Taking the pulse of peatland carbon emissions could measure climate impact of development
A new way to take the pulse of carbon emissions could help track how the industrial development of peatlands contributes to climate change, as well as measure their recovery once development ends.
In a new paper published in the journal Scientific Reports, a team of researchers led by the University of Glasgow discuss how they have used carbon-14 dating to determine for the first time the age of carbon dioxide being released from peatland sites.
The researchers monitored carbon emissions from peatlands in Malaysia's North Selangor Peat Swamp Forest (in Selangor State, close to Kuala Lumpur) and an established oil palm plantation in south Selangor over a five-day period during the country's dry season.
Peatlands, which are composed of partially decayed plant and other organic matter accumulated over thousands of years, are 'carbon sinks' which capture and hold decaying plant material.
When peatlands are disturbed, as they are in Malaysia by logging and palm oil production, the carbon they store can be released into rivers. While the process by which peatlands release carbon into rivers is well-understood, the research team were keen to see if these rivers then release old peatland carbon to the atmosphere as gas. Evidence of older carbon release could signal that old carbon is being released into the atmosphere, and as no longer stored would contribute to climate change.
To do so, they collected samples of carbon dioxide being released from the water draining from the peatland and brought them back for analysis at the Scottish Universities Environmental Research Centre (SUERC) in East Kilbride.
The SUERC team measured the levels of a radio- isotope of carbon called carbon-14 in each sample. The level of radioactive decay in those samples allows scientists to accurately determine the age of each sample.
Professor Susan Waldron, of the University of Glasgow's School of Geographical and Earth Sciences, is the paper's lead author. Prof Waldron said: "We were keen to determine whether we could use carbon-14 dating to measure the pulse of the carbon cycle at both peatland sites.
"Would it be an older and slower carbon pulse, from the thousands of years of carbon held within the peat, or a shorter and faster one, from plant matter deposited on the surface of the peat in the last few years?
"We chose these particular sites in Malaysia because they had both been used for a number of different purposes in recent decades, which gave us the chance to collect samples from peatlands with different degrees of disturbance."
Their analysis showed in the more degraded, industrially-exploited areas carbon, which had previously been trapped over the last seven hundred years was being released—a sign that the peatland's historic stores of carbon was being lost into the atmosphere.
However, their research also revealed that at a forest site where logging had stopped 30 years ago and had been left to regrow, old carbon was not being degassed, suggesting that recovery of a more natural carbon cycle is possible.
Professor Waldron added: "Using carbon-14 dating like this could give conservationists and land managers a deeper understanding of the effect that development work is having on peatlands. That could lead to more informed decision-making, helping balance land management for economic development against their impact on the environment and their contribution to climate change. Although this research was in Malaysia the scientific principles means the technique is transferable to other peatlands globally.

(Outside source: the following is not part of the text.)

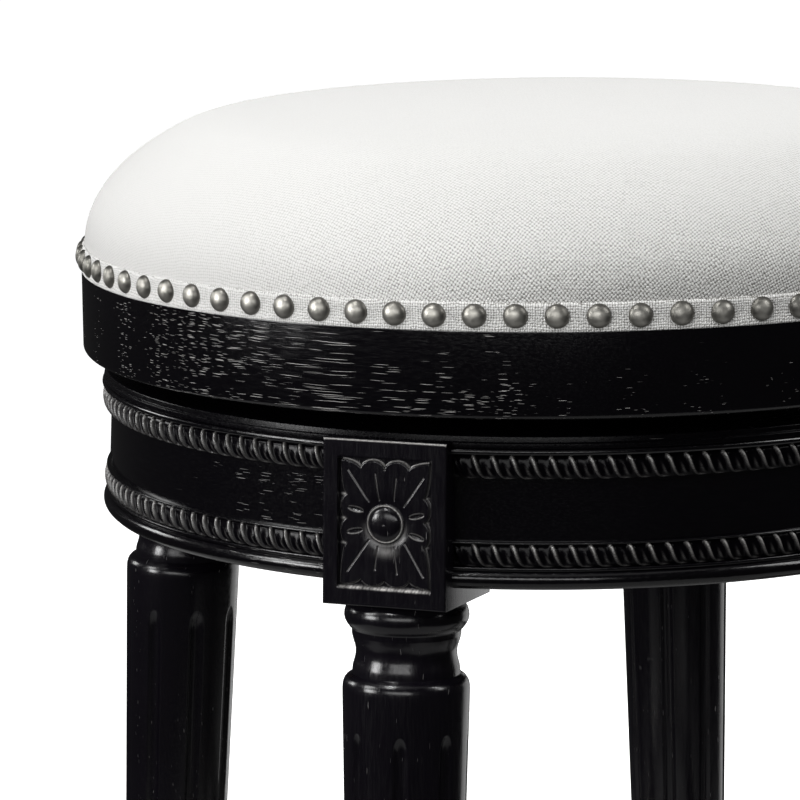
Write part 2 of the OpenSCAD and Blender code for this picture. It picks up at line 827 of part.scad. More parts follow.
module glides() {
    well_h = glide_h / 2;
    color("gray") for (k = [0:3]) quarter(k) glide_place() difference() {
        cylinder(h = glide_h, d = glide_d);
        translate([0, 0, -cut]) cylinder(h = well_h + cut, d = glide_head_d + 2 * fit);
        translate([0, 0, -cut]) cylinder(h = glide_h + 2 * cut, d = glide_nail_d);
    }
}

module glide_nails() {
    well_h = glide_h / 2;
    color(zinc) for (k = [0:3]) quarter(k) glide_place() {
        translate([0, 0, well_h - glide_head_h]) cylinder(h = glide_head_h, d = glide_head_d);
        translate([0, 0, well_h - glide_head_h / 2])
            cylinder(h = glide_h + glide_nail_l - well_h - cut, d = glide_nail_d);
    }
}

seat_cover();
seat_foam();
seat_band();
seat_nails();
seat_ring();
seat_board();
seat_board_screws();
bearing_top_plate();
bearing_top_screws();
bearing_cage();
bearing_balls();
bearing_bottom_plate();
bearing_bottom_screws();
king_pin();
base_top();
base_top_screws();
apron_rail(0);  // apron_rail_front_left
apron_rail(1);  // apron_rail_back_left
apron_rail(2);  // apron_rail_back_right
apron_rail(3);  // apron_rail_front_right
upper_rope();
lower_rope();
apron_dowels();
glue_blocks();
leg_front();
leg_left();
leg_back();
leg_right();
foot_rail(0);  // foot_rail_front_left
foot_rail(1);  // foot_rail_back_left
foot_rail(2);  // foot_rail_back_right
foot_rail(3);  // foot_rail_front_right
foot_dowels();
kick_plate(0);  // kick_plate_front_left
kick_plate(1);  // kick_plate_back_left
kick_plate(2);  // kick_plate_back_right
kick_plate(3);  // kick_plate_front_right
kick_plate_screws();
glides();
glide_nails();
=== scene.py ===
from functools import partial
from math import asin, cos, exp, hypot, pi, radians, sin, sqrt, tan

import bmesh
import bpy
import numpy as np
from mathutils import Matrix, Vector


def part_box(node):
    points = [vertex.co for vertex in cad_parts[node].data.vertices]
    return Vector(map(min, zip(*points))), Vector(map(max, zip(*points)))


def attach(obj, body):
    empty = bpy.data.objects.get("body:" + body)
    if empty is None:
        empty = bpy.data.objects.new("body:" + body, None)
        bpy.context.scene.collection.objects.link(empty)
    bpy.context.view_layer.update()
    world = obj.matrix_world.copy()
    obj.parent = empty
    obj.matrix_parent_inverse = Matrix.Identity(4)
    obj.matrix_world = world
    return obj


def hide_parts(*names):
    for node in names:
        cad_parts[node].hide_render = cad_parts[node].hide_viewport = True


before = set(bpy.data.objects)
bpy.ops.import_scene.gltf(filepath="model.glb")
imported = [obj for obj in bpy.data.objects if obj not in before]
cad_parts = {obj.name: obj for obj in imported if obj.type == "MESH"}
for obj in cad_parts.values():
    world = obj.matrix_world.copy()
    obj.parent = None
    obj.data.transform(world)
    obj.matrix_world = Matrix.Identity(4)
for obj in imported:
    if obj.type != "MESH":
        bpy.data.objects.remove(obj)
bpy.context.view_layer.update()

scene = bpy.context.scene
scene.view_settings.view_transform = "Standard"
MM = 0.001


def box_mm(name):
    """(low, high) of a CAD node along x, y and z, in millimetres to the micrometre."""
    return [(round(low / MM, 3), round(high / MM, 3)) for low, high in zip(*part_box(name))]


# Sizes in millimetres, from the frame where a node's box gives them: heights over the floor end in
# _Z, radii in _R, and heights up a leg's own axis in _U.
RIM_Z = box_mm("seat_cover")[2][0]
RING_Z = box_mm("seat_ring")[2][0]
BASE_Z = box_mm("base_top")[2][1]
FOOT_ROUND_Z, LIP_Z = box_mm("apron_rail_front_left")[2]
UPPER_ROPE_Z = sum(box_mm("upper_rope")[2]) / 2
LOWER_ROPE_Z = sum(box_mm("lower_rope")[2]) / 2
ROPE_H = 10.4
BEAD_Z = UPPER_ROPE_Z + 5.5
FRIEZE_Z = LOWER_ROPE_Z + 6.3
ROUND_Z = LOWER_ROPE_Z - ROPE_H / 2
SEAT_R = box_mm("seat_ring")[0][1]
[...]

"There's still lots of further research for us to do, including trying to pin down more precisely when peatland sites begin to capture carbon again after being disturbed, which will widen the potential uses of this tool to take the pulse of peatlands."
Dr. Stephanie Evers of Liverpool John Moores University is one of the paper's co-authors. Dr. Evers said: "Despite peatlands being globally significant stores of carbon, their drainage and conversion to agriculture results in millions of tonnes of carbon being lost annually due to decomposition, fires and flushed into drainage waters. As such, their restoration is massively important for climate change mitigation. Yet there are still large gaps in understanding of the best practices for restoring sites and how long this process takes.
"Development of a tool which can provide evidence of both the level of degradation and where restoration of the carbon storage function has occurred will aid in conservation design, management and evidence of areas in need of greater intervention."